Solution: bootstrap. The more practice you have staring death in the face the faster you will learn how to survive.
General lesson: Be prepared to make ugly moves
So short-term thinking is good now? Does Wall St. have it right after all?
Well no.
Short-term thinking is still not advised. But the reality is that sometimes the right thing to do is to make a downright ugly move.
Leaders that navigate startups to sustainable places know when to stop thinking long-term and to start making ugly moves in key moments.
Moves like:
Grinding out a down round that mangles your cap table
Taking on consulting projects just to stay liquid
Conducting a gnarly layoff that kills team morale
Putting all your engineers on sales while attempting an acquisition at the same time
Whatever nonsense Soundcloud just pulled off
Ben Horowitz calls ‘ugly moves’ Wartime CEO mode BTW. You can read an entire book of his ugly moves here.
Think long-term again after the chaos
Ok so sometimes you’ll have to cut off your startup’s tail to stay alive.

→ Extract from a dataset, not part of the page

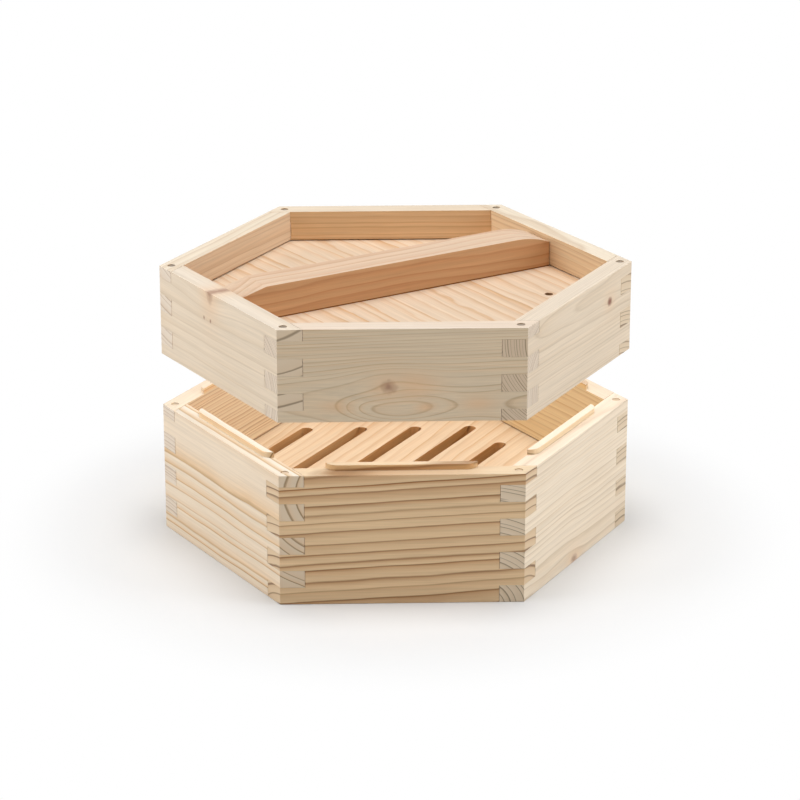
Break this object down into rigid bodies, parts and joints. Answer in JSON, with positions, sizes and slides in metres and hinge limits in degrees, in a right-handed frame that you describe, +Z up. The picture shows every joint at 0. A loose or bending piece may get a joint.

You’ll be fearful to do so, and once you do it you’ll congratulate yourself for a job well done.
But snatching a stalemate from the jaws of defeat is not an opportunity to pop champagne. It’s a time for leadership and long-term thinking.
You’re going to have to invest additional energy, attention, and resources in rebuilding the culture and mindset of long-term thinking in your company.
You’ll need to be clear with your team about why you made an ugly move and reaffirm that it was not ideal. You lead a 5 why’s analysis to eliminate the conditions that created the circumstance. You should find more accountability partners and seek more negative feedback.
These are the yeomen activities that successful long-term thinkers perform in the aftermath of an ugly move.
It’s how you make that ugly move a mere blip on a timeline that eventually leads to a sustainable and profitable company.